The output produced is indeed in order according to likes:

Dunkirk (95): Gifted ensemble cast and masterful direction; likes = 0
Despicable Me3 (60): Zany but scattershot humour; likes = 0
Spider Man: Homecoming (95): A fun adventure; likes = 1
My Neighbour Totoro (99): A work of art; likes = 1
Emoji Movie (10): Cinematic malware; likes = 3

We can define another Comparator that orders Reviews differently. This one does it by length:

import java.util.Comparator;
 

class TextComparator implements Comparator<Review> {

    /**
     * Compares its two arguments for order.
     *
     * Returns a negative integer, zero, or a positive integer
     * as r1 is less than, equal to, or greater than r2 in terms
     * of length of text.
     *
     * @param r1 the first Review to compare
     * @param r2 the second Review to compare
     * @return a negative integer, zero, or a positive integer
     *      as r1 is less than, equal to, or greater than r2
     */
    @Override
    public int compare (Review r1, Review r2) {
        return r1.getText().length() - r2.getText().length();
    }
}

(Here, we needed to add a getter for the text instance variable.)

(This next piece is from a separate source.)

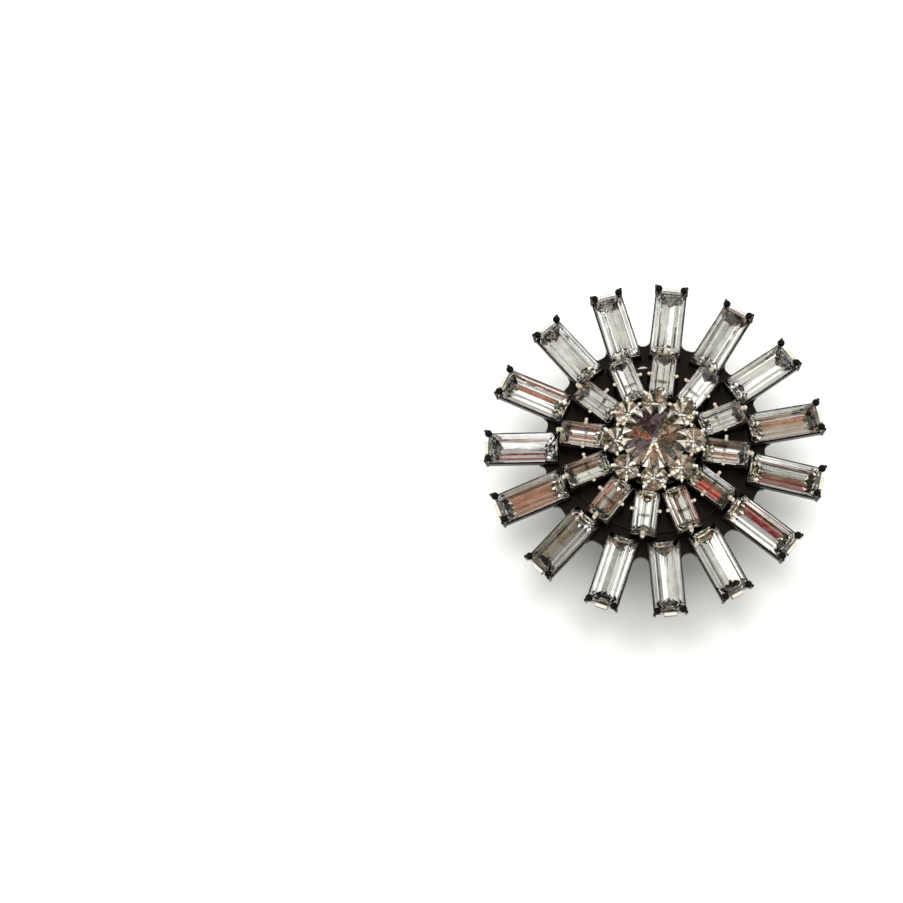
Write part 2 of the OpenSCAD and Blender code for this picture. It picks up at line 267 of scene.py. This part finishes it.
def new_material(name):
    """A new material, its node tree and the Principled shader in it."""
    material = bpy.data.materials.new(name)
    material.use_nodes = True
    tree = material.node_tree
    tree.nodes.clear()
    shader = tree.nodes.new("ShaderNodeBsdfPrincipled")
    output = tree.nodes.new("ShaderNodeOutputMaterial")
    tree.links.new(shader.outputs["BSDF"], output.inputs["Surface"])
    return material, tree, shader


def node(tree, kind, **inputs):
    """A node of the given kind. An input is a value, or an output socket to link."""
    made = tree.nodes.new(kind)
    for key, value in inputs.items():
        place = made.inputs[int(key[1:])] if key[0] == "_" else made.inputs[key.replace("_", " ")]
        if isinstance(value, bpy.types.NodeSocket):
            tree.links.new(value, place)
        else:
            place.default_value = value
    return made


def ramp(tree, source, stops):
    """A colour ramp over source, from (place, colour) stops."""
    made = node(tree, "ShaderNodeValToRGB", Fac=source)
    made.color_ramp.elements.remove(made.color_ramp.elements[0])
    first = made.color_ramp.elements[0]
    first.position, first.color = stops[0][0], (*stops[0][1], 1)
    for place, colour in stops[1:]:
        made.color_ramp.elements.new(place).color = (*colour, 1)
    return made.outputs["Color"]


def grey(value):
    return (value, value, value)


def math_node(tree, operation, first, second=0.0):
    made = node(tree, "ShaderNodeMath", _0=first, _1=second)
    made.operation = operation
    return made.outputs[0]


def mix_colour(tree, share, first, second, blend="MIX"):
    """first where share is 0, second, or its blend with first, where it is 1."""
    made = tree.nodes.new("ShaderNodeMix")
    made.data_type = "RGBA"
    made.blend_type = blend
    for place, value in ((0, share), (6, first), (7, second)):
        if isinstance(value, bpy.types.NodeSocket):
            tree.links.new(value, made.inputs[place])
        else:
            made.inputs[place].default_value = value if place == 0 else (*value, 1)
    return made.outputs[2]


def noise(tree, place, scale, detail, roughness=0.5):
    made = node(tree, "ShaderNodeTexNoise", Vector=place, Scale=scale, Detail=detail, Roughness=roughness)
    return made.outputs[0]


# Metal

def reach_of(tree, place):
    """Distance of a place from the star's axis."""
    flat = node(tree, "ShaderNodeVectorMath", _0=place, _1=(1.0, 1.0, 0.0))
    flat.operation = "MULTIPLY"
    reach = node(tree, "ShaderNodeVectorMath", _0=flat.outputs[0])
    reach.operation = "LENGTH"
    return reach.outputs["Value"]


def rise(tree, value, start, span):
    """0 up to start, 1 from start + span on."""
    made = math_node(tree, "DIVIDE", math_node(tree, "SUBTRACT", value, start), span)
    made.node.use_clamp = True
    return made


def lip_tops(tree, place, normal, facing):
    """1 on the level tops of the lips between the outer prongs, inside their edges, where a painted
    highlight goes.
    """
    height = node(tree, "ShaderNodeSeparateXYZ", Vector=place).outputs["Z"]
    outside = math_node(tree, "GREATER_THAN", reach_of(tree, place), LIP_REACH)
    low = math_node(tree, "LESS_THAN", height, LIP_TOP)
    facing_up = node(tree, "ShaderNodeSeparateXYZ", Vector=normal).outputs["Z"]
    level = math_node(tree, "GREATER_THAN", facing_up, LIP_UPRIGHT)
    lip = math_node(tree, "MULTIPLY", math_node(tree, "MULTIPLY", outside, low), level)
    inner = ramp(tree, facing, [(0.97, grey(0.0)), (0.995, grey(1.0))])
    return math_node(tree, "MULTIPLY", lip, inner)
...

Now we can write code that sorts Reviews using this TextComparator instead of the LikesComparator:

    public static void main(String[] args) {
        Review[] rottenVeg = {r1, r2, r3, r4, r5};
        r1.like();
        r1.like();
        r1.like();
        r4.like();
        r3.like();
        Arrays.sort(rottenVeg, new TextComparator());
        for (int i = 0; i < rottenVeg.length; i++) {
            System.out.println(rottenVeg[i]);
        }
    }

This output is in order according to the length of the review text:

My Neighbour Totoro (99): A work of art; likes = 2
Spider Man: Homecoming (95): A fun adventure; likes = 2
Emoji Movie (10): Cinematic malware; likes = 6
Despicable Me3 (60): Zany but scattershot humour; likes = 0
Dunkirk (95): Gifted ensemble cast and masterful direction; likes = 0

2.9.1. When to use Comparable vs. Comparator?

If you are not the author of the class, you cannot make it Comparable. Your only option is to define one or or more comparators.

If you are the author of the class, you have both options available to you!